Chinese financial experts and fund managers are increasingly seeking alternative careers due to strict government regulations and dwindling growth opportunities in the financial sector. Many are transitioning into industries like education and entertainment, where they see better prospects.

Tighter controls on trading and finance, coupled with a slowing economy, have led to a downturn in China’s financial sector. Companies have been forced to cut salaries and reduce positions. The volume of capital raised through IPOs dropped by 75% in the first half of the year compared to the same period last year, leading to a sharp decline in the workforce in the securities industry.

Xu Yuhe, a former partner at Deep Water Fund Management who worked in capital markets for three years, shifted to the education sector. He sees greater stability and potential, especially in preparing students for overseas studies in places like Hong Kong and Singapore.

The Chinese government’s “common prosperity” policy, introduced in 2021 to narrow the wealth gap, has also played a role. The policy limits executive compensation and calls for the return of bonuses, prompting many finance professionals to explore opportunities abroad or in less-regulated industries.

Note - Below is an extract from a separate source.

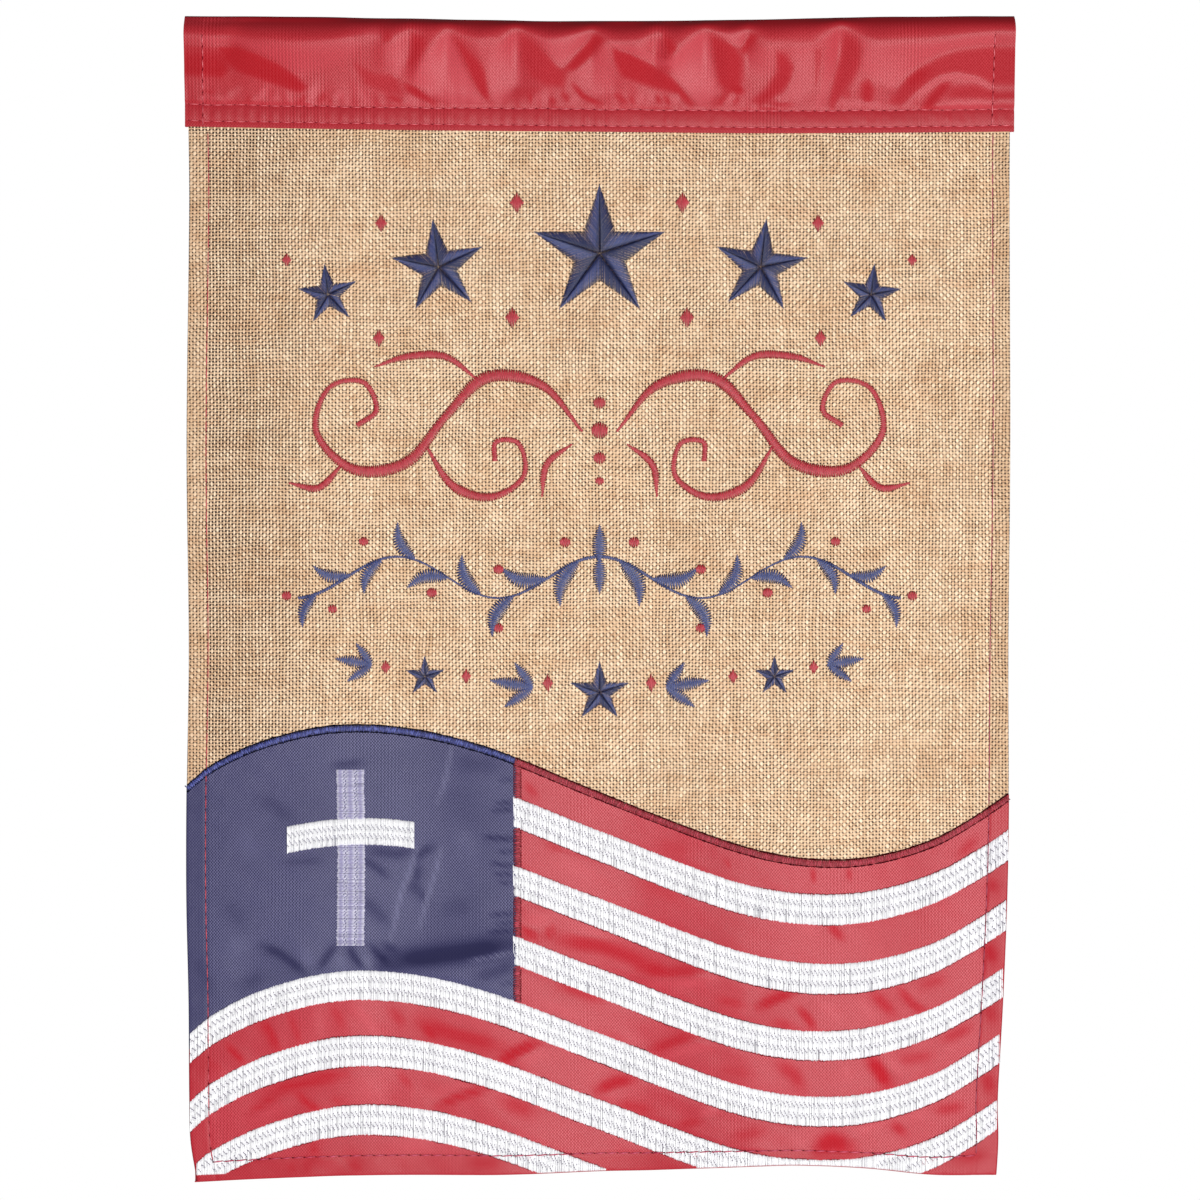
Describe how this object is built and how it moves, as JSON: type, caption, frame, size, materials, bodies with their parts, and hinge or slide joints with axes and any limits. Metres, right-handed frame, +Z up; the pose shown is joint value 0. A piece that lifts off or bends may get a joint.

Additionally, ongoing consolidation within the securities sector is expected to further reduce investment-related jobs. Some financial experts, like Gu Zaifeng, a former IPO advisor, have even chosen simpler lifestyles by taking roles such as village secretaries in rural areas, leaving behind the fast-paced financial world.

This career shift marks a significant response to China’s increasingly challenging financial environment.